As a community, it is impossible not to be horrified and angered by the events that have unfolded in Minnesota and Georgia, and too often throughout the country. The symbol of Colin Kaepernick kneeling foreshadowed a more horrendous vision—of a police officer kneeling on the neck of a dying man. The words “I can’t breathe” resonate with terror and sadness, representing the futile pleading of an innocent man being murdered by men sworn to protect him.

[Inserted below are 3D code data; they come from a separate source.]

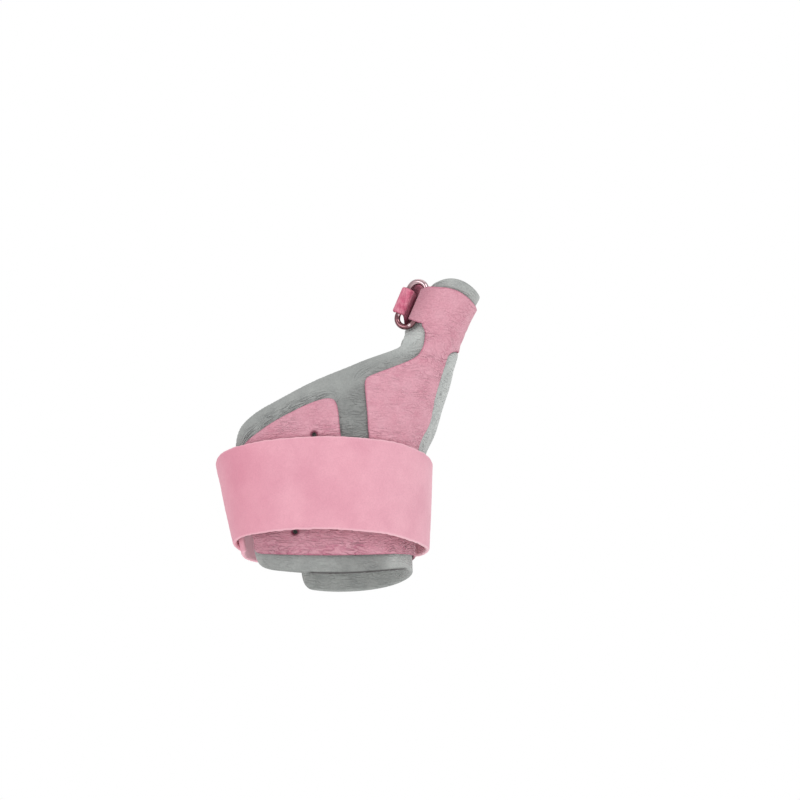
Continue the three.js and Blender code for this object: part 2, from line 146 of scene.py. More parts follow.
# Sections of the hand from the hem to the thumb's rim. Height is a share of HEM_DROP or RIM_HEIGHT, width,
# front and back are shares of the girth, across and deep are shares of the palm's width, and rises are of
# HEM_DIP or RIM_SLOPE. Columns: height, girth, width, front, back, across, deep, square, rise, back rise,
# tilt in degrees.
SECTIONS = [
    (-1.0, WRIST, 0.5, 0.5, 0.5, 0.033, 0.0, 0.03, -1.0, -0.63, 0),
    (-0.62, WRIST, 0.515, 0.52, 0.51, 0.018, 0.0, 0.03, -0.3, -0.2, 0),
    (0.0, PALM, 0.445, 0.46, 0.46, 0.0, 0.0, 0.04, 0, 0, 0),
    (0.22, PALM, 0.481, 0.49, 0.51, -0.018, 0.0, 0.04, 0, 0, 0),
    (0.36, PALM, 0.51, 0.48, 0.52, 0.012, 0.0, 0.04, 0, 0, 0),
    (0.5, PALM, 0.455, 0.41, 0.46, 0.103, 0.0, 0.03, 0, 0, 3),
    (0.61, PALM, 0.35, 0.335, 0.37, 0.243, -0.01, 0.03, 0, 0, 6),
    (0.72, PALM, 0.18, 0.245, 0.26, 0.44, -0.03, 0.02, 0, 0, 8),
    (0.8, THUMB, 0.53, 0.54, 0.54, 0.522, -0.05, 0.0, 0, 0, 10),
    (0.9, THUMB, 0.47, 0.49, 0.49, 0.585, -0.08, 0.0, 0, 0, 10),
    (1.0, THUMB, 0.5, 0.49, 0.49, 0.64, -0.11, 0.0, 1.0, -1.0, 10),
]
LAST_ROW = len(SECTIONS) - 1


def smooth_curve(stations, values):
    """A smooth curve through the values, which never overshoots them."""
    x = np.array(stations, float)
    y = np.array(values, float)
    step = np.diff(y) / np.diff(x)
    slope = np.concatenate([step[:1], np.zeros(len(x) - 2), step[-1:]])
    both = step[:-1] * step[1:]
    slope[1:-1] = np.where(both > 0, 2 * both / np.where(both > 0, step[:-1] + step[1:], 1), 0)

    def at(t):
        t = np.clip(t, x[0], x[-1])
        k = np.clip(np.searchsorted(x, t, side="right") - 1, 0, len(x) - 2)
        span = x[k + 1] - x[k]
        f = (t - x[k]) / span
        g = 1 - f
        near = g * g * (1 + 2 * f) * y[k] + f * g * g * span * slope[k]
        return near + f * f * (3 - 2 * f) * y[k + 1] - f * f * g * span * slope[k + 1]

    return at


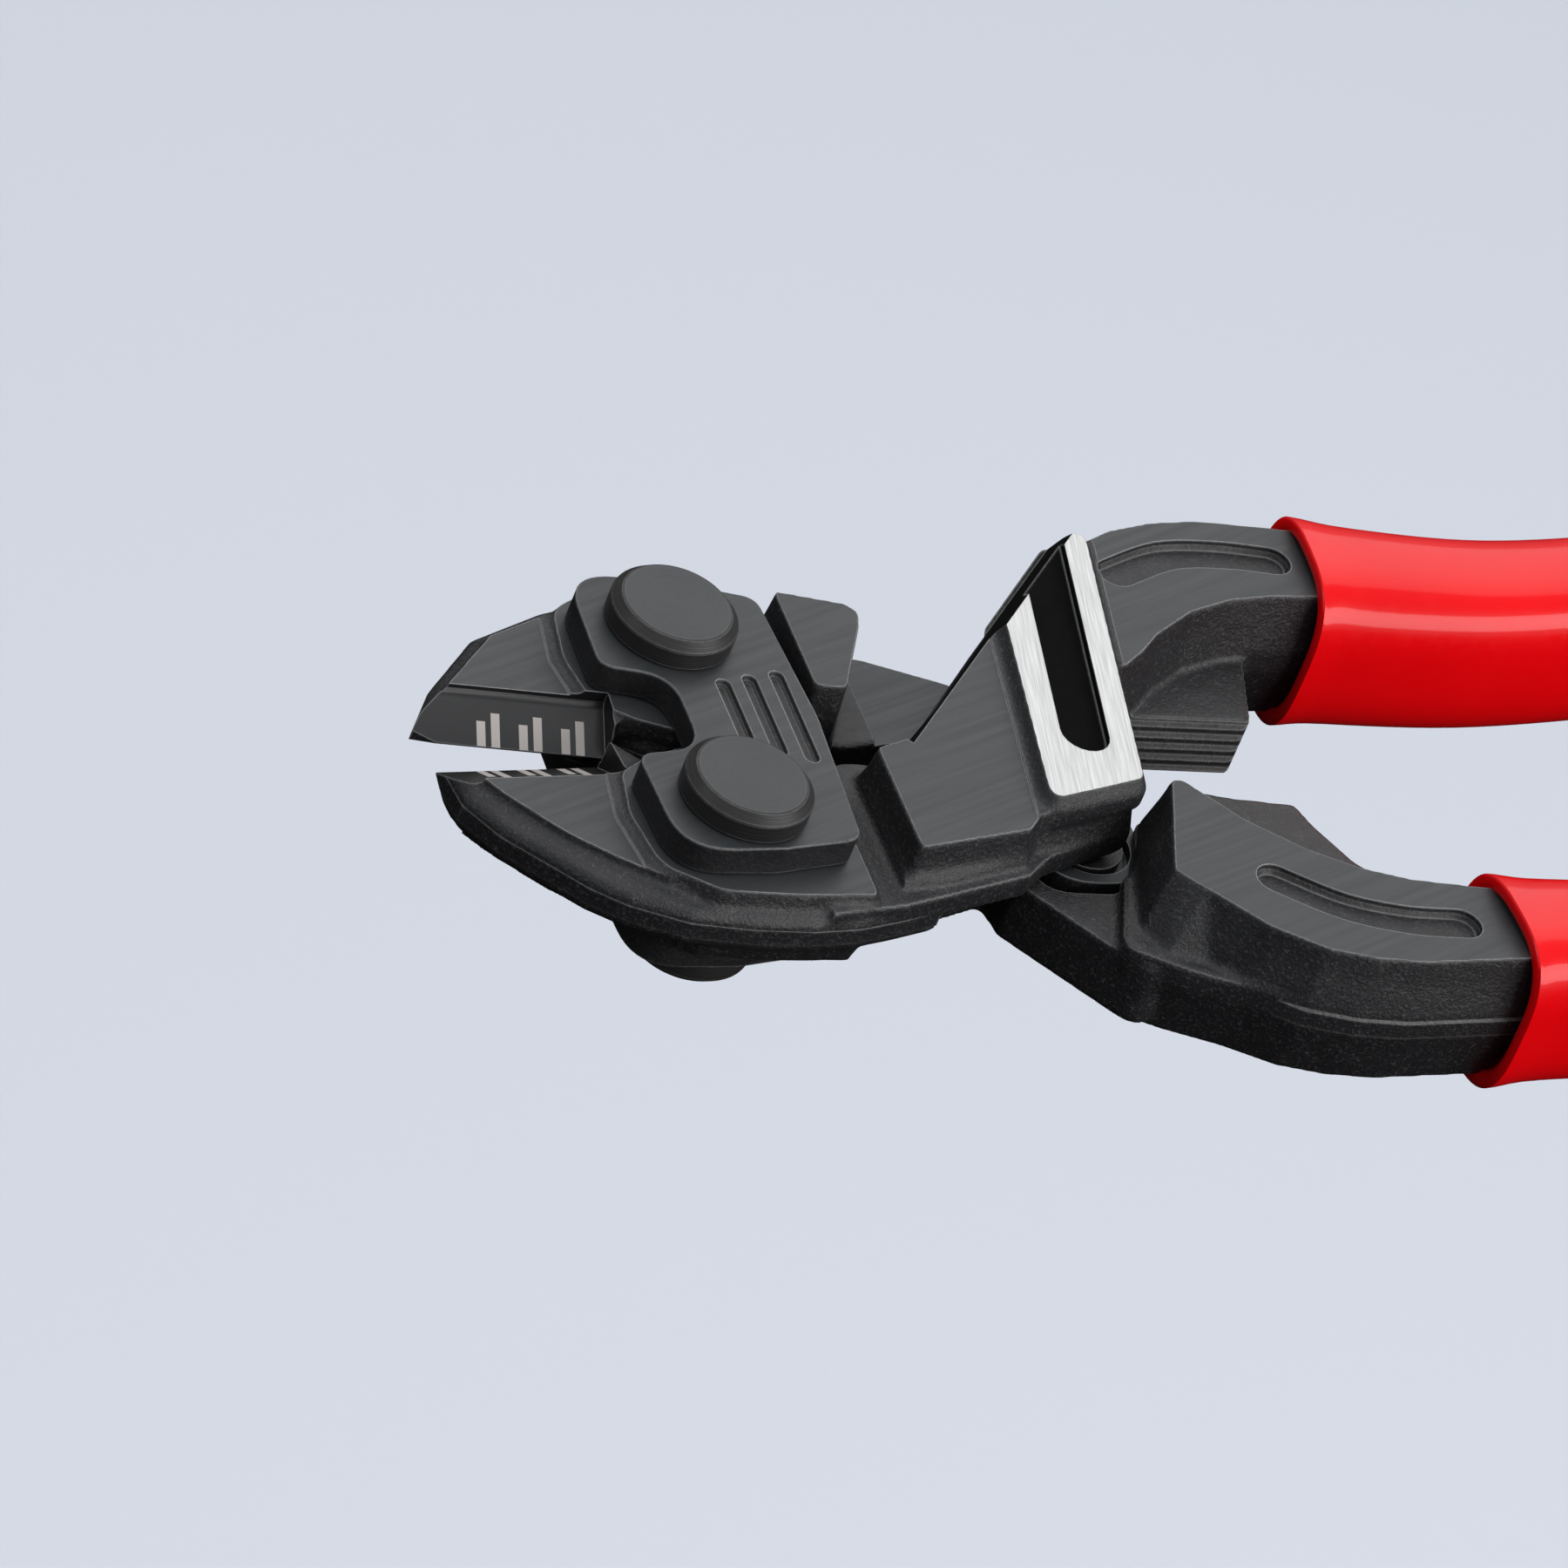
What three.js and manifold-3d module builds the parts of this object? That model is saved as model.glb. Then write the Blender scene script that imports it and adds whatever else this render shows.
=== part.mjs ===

The pain and anguish being felt by the Black community is profound. Though many of us cannot know what it is to walk in their shoes, we can promise this: our UTA community will use our collective voices and whatever power we possess to ensure our colleagues are heard and supported, especially those too often required to face down assaults on their most basic rights and freedoms. As colleagues, friends, and citizens, we must not turn away. Our consciences demand we stand up for the principle that every one of us is created equal.

Our Inclusion team within UTA will lead the effort to ensure we take this commitment forward. This is the time for us to gain a deeper understanding of this experience, listen to our colleagues who are feeling it the most, and identify what we can do to bring about change. In the coming days, we will hear more from that team, along with our Foundation and others within our company.

As a family we mourn for lives lost, and we hope to do our part to ensure better days ahead for our country.